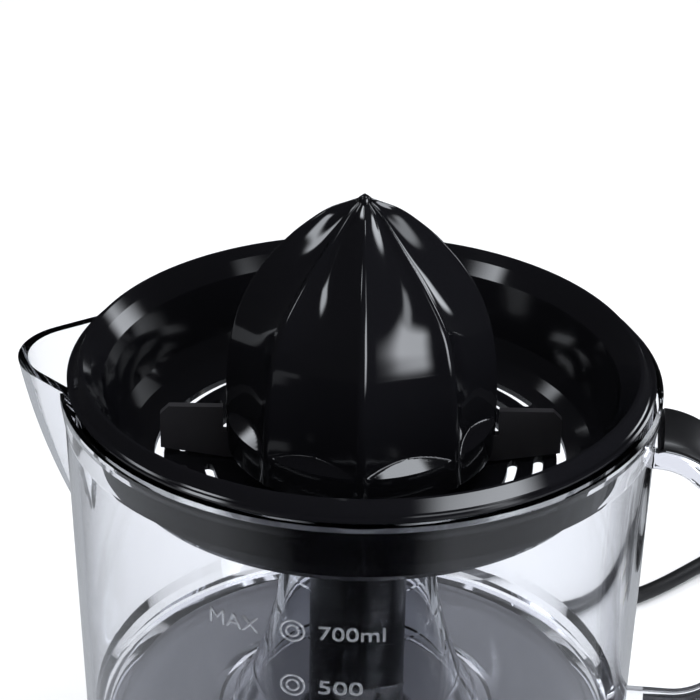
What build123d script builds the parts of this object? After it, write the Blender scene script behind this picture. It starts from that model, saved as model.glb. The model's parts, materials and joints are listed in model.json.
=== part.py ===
"""Citrus press juicer: motor base, clear jug, strainer, sweeper and two reamer cones.

Frame: +Z up, origin on the spindle axis at the table, +X to the handle, -X to the spout,
-Y to the front. Millimetres.
"""

import os
from math import acos, cos, degrees, hypot, pi, radians, sin, tan

from build123d import *

os.makedirs("parts", exist_ok=True)

# ---------------------------------------------------------------- driving dimensions
flange_z = 165.0  # strainer flange plane above the table
wall = 2.3  # jug and housing wall
play = 0.05  # radial running clearance of a shaft in its bush
gap = 0.3  # gap between parts that lift off each other

press_travel = 1.5  # how far the cone pushes the shaft down to close the switch

foot_height = 3.0
cover_thickness = 2.5
cover_top = foot_height + cover_thickness
base_top = 62.0
base_top_radius = 70.5
base_foot_radius = 72.5
deck_thickness = 2.5
tower_radius = 12.4
tower_bore = 9.5
tower_top = 125.0

shaft_radius = 4.0
bush_radius = 6.5
shaft_bottom = 21.05
shaft_hex_bottom = 140.0
shaft_top = 176.0

tooth_module = 0.8
pressure_angle = radians(25)
addendum = 0.8 * tooth_module
dedendum = 1.05 * tooth_module
backlash = 0.10
pinion_teeth = 10
idler_teeth = 50
output_teeth = 60
idler_distance = tooth_module * (pinion_teeth + output_teeth) / 2
rotor_distance = tooth_module * (pinion_teeth + idler_teeth) / 2
idler_bearing = 60.0  # direction from the spindle to the idler, degrees
rotor_bearing = -10.0  # direction from the idler to the rotor, degrees
idler_x = idler_distance * cos(radians(idler_bearing))
idler_y = idler_distance * sin(radians(idler_bearing))
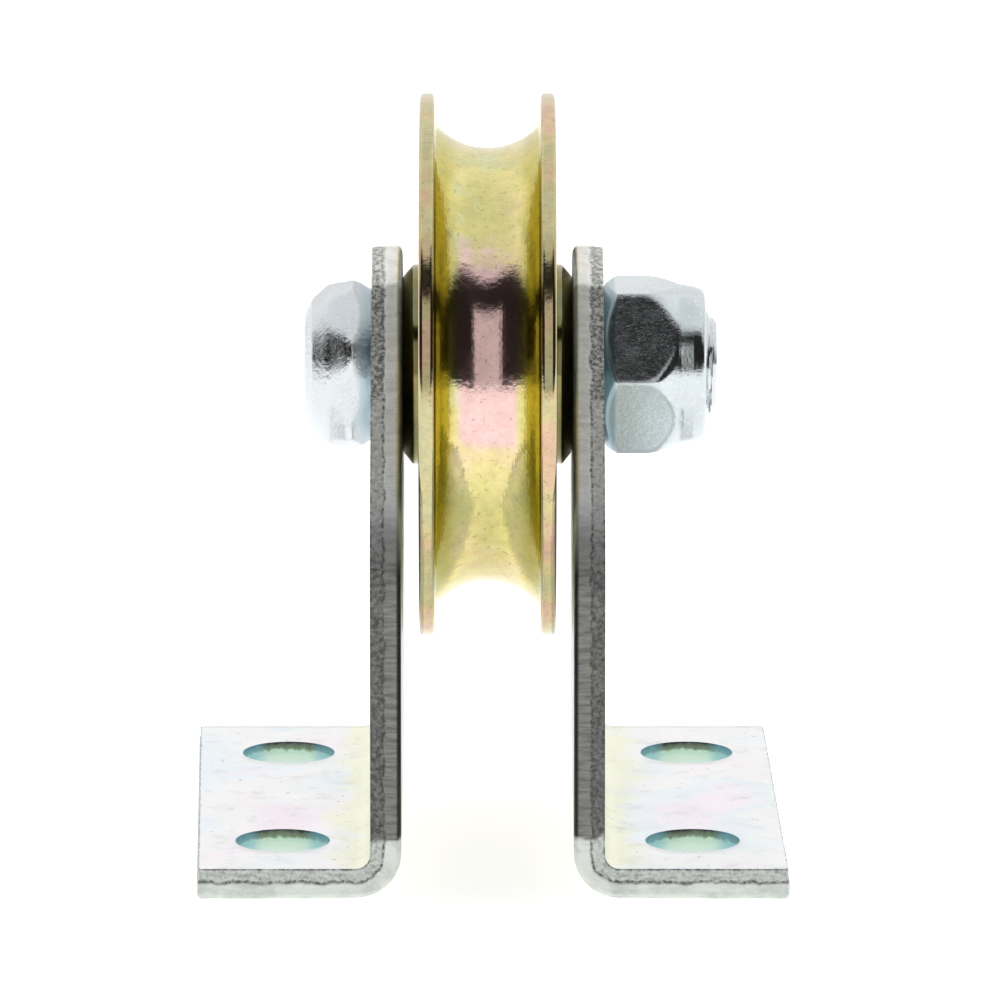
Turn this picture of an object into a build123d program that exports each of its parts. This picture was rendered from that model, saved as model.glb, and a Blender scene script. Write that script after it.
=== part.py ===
from build123d import *

import math
import os

# A U-groove gate wheel: a steel wheel on one sealed ball bearing, held by a through
# bolt between two L-shaped stamped brackets whose feet bolt to the gate.
#
# Frame: the feet stand on the plane z = 0 and the origin is the centre of their bolt
# pattern. X runs along the axle, from the bolt head to the nut. Y is the rolling
# direction. Millimetres throughout.

# Axle and wheel
axle_height = 70.0
wheel_diameter = 80.0
wheel_width = 20.0
groove_radius = 10.0
groove_depth = 8.0
flange_tip_thickness = 2.0
flange_root_thickness = 2.25
flange_rounding = 0.6
bearing_shoulder_height = 3.0
wheel_bore_chamfer = 0.6

# Ball bearing, of the 20 x 47 x 14 size
bearing_bore = 20.0
bearing_outer_diameter = 47.0
bearing_width = 14.0
bearing_corner = 1.0
ball_diameter = 7.938
ball_count = 8
race_clearance = 0.16
inner_land_depth = 2.35
outer_land_depth = 2.55
shield_seat_depth = 1.2
shield_thickness = 0.8
shield_inset = 0.4
shield_running_gap = 0.3
cage_sheet = 0.8
cage_width = 2.7
cage_pocket_clearance = 0.15
rivet_diameter = 1.4
rivet_head_diameter = 2.2
rivet_head_height = 0.5
rivet_hole_clearance = 0.05

# Retaining ring that holds the bearing in the wheel
retaining_ring_thickness = 1.75
retaining_groove_depth = 1.25
retaining_groove_clearance = 0.1
retaining_ring_radial_width = 3.6
retaining_ring_gap = 11.0
retaining_lug_radius = 3.0
retaining_eye_diameter = 2.5

# Spacer bushes between the bearing's inner ring and the brackets
wheel_side_clearance = 2.5
bush_bolt_clearance = 0.25
bush_neck_step = 1.6
bush_neck_length = 1.5
bush_collar_diameter = 29.5
bush_taper_length = 1.5
bush_end_diameter = 25.6
bush_middle_gap = 1.0
bush_edge = 0.3

# Axle bolt, M16
bolt_diameter = 16.0
bolt_length = 50.7
thread_length = 38.0
thread_pitch = 2.0
thread_depth = 1.1
bolt_tip_chamfer = 1.7
bolt_tip_length = 1.5
head_across_flats = 24.0
head_height = 10.0
head_seat_radius = 11.0
head_ridge_radius = 13.1
head_ridge_height = 2.9
head_shoulder_radius = 11.3
head_shoulder_height = 6.6
head_edge_radius = 10.3
head_edge_height = 8.4
head_face_radius = 7.0
head_turn = -11.7

# Lock nut with a nylon insert
nut_across_flats = 24.0
nut_height = 15.1
nut_hex_height = 11.3
nut_seat_radius = 11.4
nut_seat_chamfer = 1.9
nut_crown_start = 6.6
nut_collar_radius = 11.9
nut_collar_end_radius = 11.45
nut_collar_rounding = 1.6
nut_lip_opening_radius = 9.3
nut_lip_thickness = 0.8
nut_turn = 0.0
insert_radial_width = 2.3
insert_length = 2.9
thread_fit = 0.05

# Brackets
sheet_thickness = 4.5
bend_inner_radius = 2.2
bracket_width = 90.0
shoulder_drop = 17.0
shoulder_rounding = 20.0
eye_radius = 17.5
axle_hole_clearance = 0.5
foot_reach = 43.05
foot_end_slant = 0.85
foot_corner_rounding = 0.8
foot_hole_diameter = 13.5
foot_hole_spacing_x = 60.0
foot_hole_spacing_y = 55.0
die_roll = 0.8

# Fits
seat_clearance = 0.01

# Values that follow from the ones above
half_gap = wheel_width / 2 + wheel_side_clearance
bracket_face = half_gap + sheet_thickness
half_bearing = bearing_width / 2
seat_radius = bearing_outer_diameter / 2
shoulder_radius = seat_radius - bearing_shoulder_height
ball_pitch_radius = (bearing_bore + bearing_outer_diameter) / 4
race_radius = ball_diameter / 2 + race_clearance
pocket_radius = ball_diameter / 2 + cage_pocket_clearance
inner_land_radius = ball_pitch_radius - inner_land_depth
outer_land_radius = ball_pitch_radius + outer_land_depth
shield_seat_radius = outer_land_radius + shield_seat_depth
retaining_groove_radius = seat_radius + retaining_groove_depth
retaining_ring_radius = retaining_groove_radius - seat_clearance
bolt_radius = bolt_diameter / 2
insert_bore_radius = bolt_radius + thread_fit
bolt_tip = bolt_length - bracket_face

axle_axis = Axis((0, 0, axle_height), (1, 0, 0))
# Half sections of turned pieces are drawn here: x along the axle, y out from it.
section_plane = Plane(origin=(0, 0, axle_height), x_dir=(1, 0, 0), z_dir=(0, -1, 0))


def cross_plane(x):
    """The plane across the axle at x, with its own x along Y and its own y along Z."""
    return Plane(origin=(x, 0, axle_height), x_dir=(0, 1, 0), z_dir=(1, 0, 0))


def band(x_from, x_to, r_from, r_to, mode=Mode.ADD):
    """A rectangle of a half section, from x_from to x_to and from r_from to r_to."""
    with Locations(((x_from + x_to) / 2, (r_from + r_to) / 2)):
        Rectangle(x_to - x_from, r_to - r_from, mode=mode)


def circles_of(part, radius):
    """The circular edges of that radius."""
    round_edges = part.edges().filter_by(GeomType.CIRCLE)
    return round_edges.filter_by(lambda edge: abs(edge.radius - radius) < 1e-4)


def make_wheel_body():
    """The grooved wheel, bored from the nut's side for the bearing and its retaining ring."""
    half_width = wheel_width / 2
    rim = wheel_diameter / 2
    mouth = half_width - flange_tip_thickness
    root = half_width - flange_root_thickness
    floor = rim - groove_depth
    root_height = floor + groove_radius - math.sqrt(groove_radius**2 - root**2)
    groove_width = retaining_ring_thickness + retaining_groove_clearance
    with BuildPart() as wheel:
        with BuildSketch(section_plane):
            band(-half_width, half_width, shoulder_radius, rim)
            band(-half_bearing, half_width, 0, seat_radius, Mode.SUBTRACT)
            band(half_bearing, half_bearing + groove_width, 0, retaining_groove_radius,
                 Mode.SUBTRACT)
            with BuildLine():
                ThreePointArc((-root, root_height), (0, floor), (root, root_height))
                Polyline((root, root_height), (mouth, rim), (-mouth, rim), (-root, root_height))
            make_face(mode=Mode.SUBTRACT)
        revolve(axis=axle_axis)
        fillet(circles_of(wheel, rim), flange_rounding)
        bore_edges = circles_of(wheel, shoulder_radius).sort_by(Axis.X)[:1]
        bore_edges += circles_of(wheel, seat_radius).sort_by(Axis.X)[-1:]
        chamfer(bore_edges, wheel_bore_chamfer)
    return wheel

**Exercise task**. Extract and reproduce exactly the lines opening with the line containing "Turn this picture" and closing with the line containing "bush_edge = 0.3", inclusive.

**Reply to the task**.
Turn this picture of an object into a build123d program that exports each of its parts. This picture was rendered from that model, saved as model.glb, and a Blender scene script. Write that script after it.
=== part.py ===
from build123d import *

import math
import os

# A U-groove gate wheel: a steel wheel on one sealed ball bearing, held by a through
# bolt between two L-shaped stamped brackets whose feet bolt to the gate.
#
# Frame: the feet stand on the plane z = 0 and the origin is the centre of their bolt
# pattern. X runs along the axle, from the bolt head to the nut. Y is the rolling
# direction. Millimetres throughout.

# Axle and wheel
axle_height = 70.0
wheel_diameter = 80.0
wheel_width = 20.0
groove_radius = 10.0
groove_depth = 8.0
flange_tip_thickness = 2.0
flange_root_thickness = 2.25
flange_rounding = 0.6
bearing_shoulder_height = 3.0
wheel_bore_chamfer = 0.6

# Ball bearing, of the 20 x 47 x 14 size
bearing_bore = 20.0
bearing_outer_diameter = 47.0
bearing_width = 14.0
bearing_corner = 1.0
ball_diameter = 7.938
ball_count = 8
race_clearance = 0.16
inner_land_depth = 2.35
outer_land_depth = 2.55
shield_seat_depth = 1.2
shield_thickness = 0.8
shield_inset = 0.4
shield_running_gap = 0.3
cage_sheet = 0.8
cage_width = 2.7
cage_pocket_clearance = 0.15
rivet_diameter = 1.4
rivet_head_diameter = 2.2
rivet_head_height = 0.5
rivet_hole_clearance = 0.05

# Retaining ring that holds the bearing in the wheel
retaining_ring_thickness = 1.75
retaining_groove_depth = 1.25
retaining_groove_clearance = 0.1
retaining_ring_radial_width = 3.6
retaining_ring_gap = 11.0
retaining_lug_radius = 3.0
retaining_eye_diameter = 2.5

# Spacer bushes between the bearing's inner ring and the brackets
wheel_side_clearance = 2.5
bush_bolt_clearance = 0.25
bush_neck_step = 1.6
bush_neck_length = 1.5
bush_collar_diameter = 29.5
bush_taper_length = 1.5
bush_end_diameter = 25.6
bush_middle_gap = 1.0
bush_edge = 0.3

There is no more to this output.